A l’inverse, ne pas réussir ou échouer s’exprime via des métaphores impliquant l’immobilité, ou pire, le mouvement vers l’arrière ou vers le bas. Nous disons: “stagner, faire du sur-place, pédaler dans la choucroute, être tiré vers le bas, toucher le fond, être au fond du trou”.

C’est la raison pour laquelle les détracteurs de la décroissance la critiquent – dans le discours –  en parlant de « retour en arrière » ou de « récession »: c’est le “retour” à l’âge de pierre, dynamique de régression, de perte et d’inconfort physique.

Sachant que nier un frame c’est l’activer, il est fort probable, selon moi, que le discours progressiste soit contre-productif lorsqu’il mentionne la “décroissance économique”,  la frugalité, voire même la « baisse » nécessaire des émissions de CO2.

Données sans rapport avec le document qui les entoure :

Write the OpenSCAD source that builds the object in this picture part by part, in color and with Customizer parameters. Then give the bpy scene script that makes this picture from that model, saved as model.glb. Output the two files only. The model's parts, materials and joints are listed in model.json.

Pourquoi?  D’une part, ces expressions activent les frames liés au bien-être selon lesquels « le bien-être est l’abondance », ou le « progrès va naturellement vers l’avant ». Ce faisant, en les activant il les renforce. D’autre part, si la moralité est liée, comme l’expose Lakoff, aux métaphores primaires de bien-être, « décroitre » pourrait même être perçu comme immoral…

Que faire ?

Convaincre, c’est bien sûr utiliser des données scientifiquement correctes. C’est aussi utiliser les mots qui génèrent des associations mentales en lien avec notre propos, nos valeurs et notre vision du monde. Celles et ceux qui souhaitent promouvoir un avenir soutenable pourraient par exemple d’explorer l’impact de mots comme :  la sobriété, la solidité, l’équilibre ou l’épanouissement. Dans le même temps, les messages mettant en évidence ce que l’on gagne (ex. co-bénéfices des mesures climat), plutôt que ce que l’on perd, sont à favoriser.

“ Y’a en a un peu plus, je vous le mets ? ”

En savoir plus?

George P. Lakoff est un linguiste américain, professeur de linguistique cognitive à l’Université de Berkeley (1972-2016). Ses recherches ont mis en évidence les interactions entre le langage et le fonctionnement du cerveau.